On February 2, 2005, at the Organizational Meeting of the Ways and Means Committee, I sought and received explicit assurance from Chairman Thomas that the HOPE legislation would be at “the top of the list” for Committee and Floor action at that time (more than 16 months ago). At that meeting, I raised the urgency of passing swiftly the legislation, which the Democratic Caucus had cleared for Unanimous Consent treatment on the Floor of the House on October 8, 2004. The Chairman responded that he would join me in making sure it’s at the top of the list. Wanting to be certain that we were talking about Floor action, not hearings, I was gratified when the Chair added his comment that we needed action since we had already held hearings.

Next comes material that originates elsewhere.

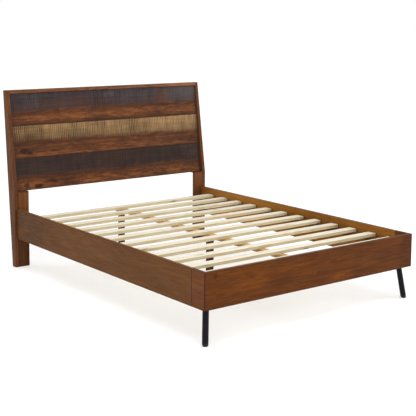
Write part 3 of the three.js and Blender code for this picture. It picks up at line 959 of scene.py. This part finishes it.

In recent days and weeks, there have been comments to the effect that trade legislation will be taken up on the House floor in the following order: Oman Free Trade Agreement (FTA), Peru FTA, then Vietnam Permanent Normal Trade Relations (PNTR). When asked for the reason for this order, the comment has been given that this is the order in which these agreements were negotiated.
I don’t agree with “packaging” vital trade benefits for Haiti with these other bills as a matter of principle, and I don’t know that I agree that the order of negotiation of an agreement should be used mechanically to determine Committee and Floor action. It would seem to me that each agreement should be taken up on its own merits and that several key factors should be considered.
However, if the decision has been made to use the criterion of order of negotiation to sequence trade legislation, then the HOPE bill was crafted on October 7, 2004, long before any of the three bills that are reportedly being mentioned. Accordingly, for this reason, if for no other, the HOPE bill should be moved first.
I hope that we can work together to move forward without another day’s delay on this legislation for people in such great and extraordinary need, and which serves important moral as well as economic and national security goals of our country.